By Josh Flory - Nashville Business Journal
January 5, 2007

When it comes to downtown development, the area known as SoBro-South of Broadway-is the latest hot spot.  California firm Tower Investments has staked out two of its choicest parcels.
 
Tower, a family-run firm with a portfolio that stretches from British Columbia to Savannah, Ga., touched down on Lower Broadway a year ago, dropping $9.4 million on a trio of buildings, including the 43,500-square-foot home of the Big River Grille & Brewing Works. Two empty lots that sit a couple of blocks south round out the trio.
 
In November, Tower bought an industrial building on Fourth Avenue, just south of the Country Music Hall of Fame and Museum. Formerly the home of Chilton Industrial Machine, Tower has demolished the building and expects to close on a nearby 5.7 acre parking lot just south of the Gaylord Entertainment Center.
 
With the burgeoning entertainment district next door, the spots are valuable in their own right.
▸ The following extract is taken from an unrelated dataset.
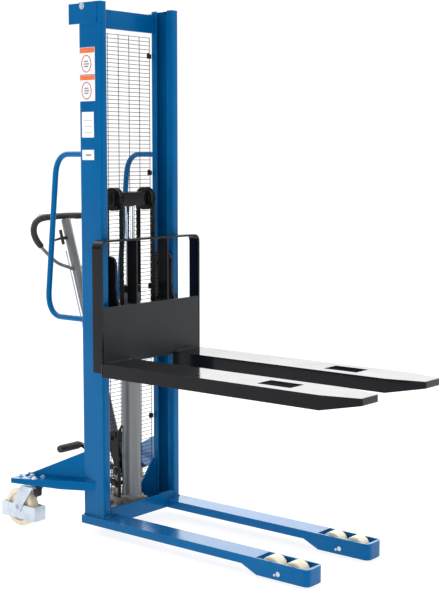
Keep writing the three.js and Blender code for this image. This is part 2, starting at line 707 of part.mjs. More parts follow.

But they've become more prominent in recent weeks as backers of a proposed $455 million, 1.2 million-square-foot convention center have zeroed in on that site as a preferred location.
 
It's a plan that Tower supports, but the company knows it has plenty of other cards to play if the project goes elsewhere.
 
"We are in favor of (the convention center plan) but regardless it's a great piece of property in downtown Nashville, kind of right on the path of development," says David Marks, a senior vice president at Tower.
 
Bert Mathews, president of The Mathews Co. and an investor in the area, says Tower will have a tremendous impact on the Lower Broad and SoBro area, citing the recent purchase of the Chilton property as a "huge" development.
 
Besides providing surface parking in the short term, Mathews says, visitors who stand at the corner of 4th Avenue and Gateway Boulevard can now see almost all the way to 8th Avenue.  "It allows people to really see the difference that Gateway, extended, will make," he says.
 
Tom Turner, executive director of the Nashville Downtown Partnership, says that Tower is an active investor, which is good for the city.
 
"I think it puts equity into projects and again, they are active investors," he says.  "They do not buy and hold property-and hold it for holding's sake. Yeah, I think any time people put their money into action it's a good thing."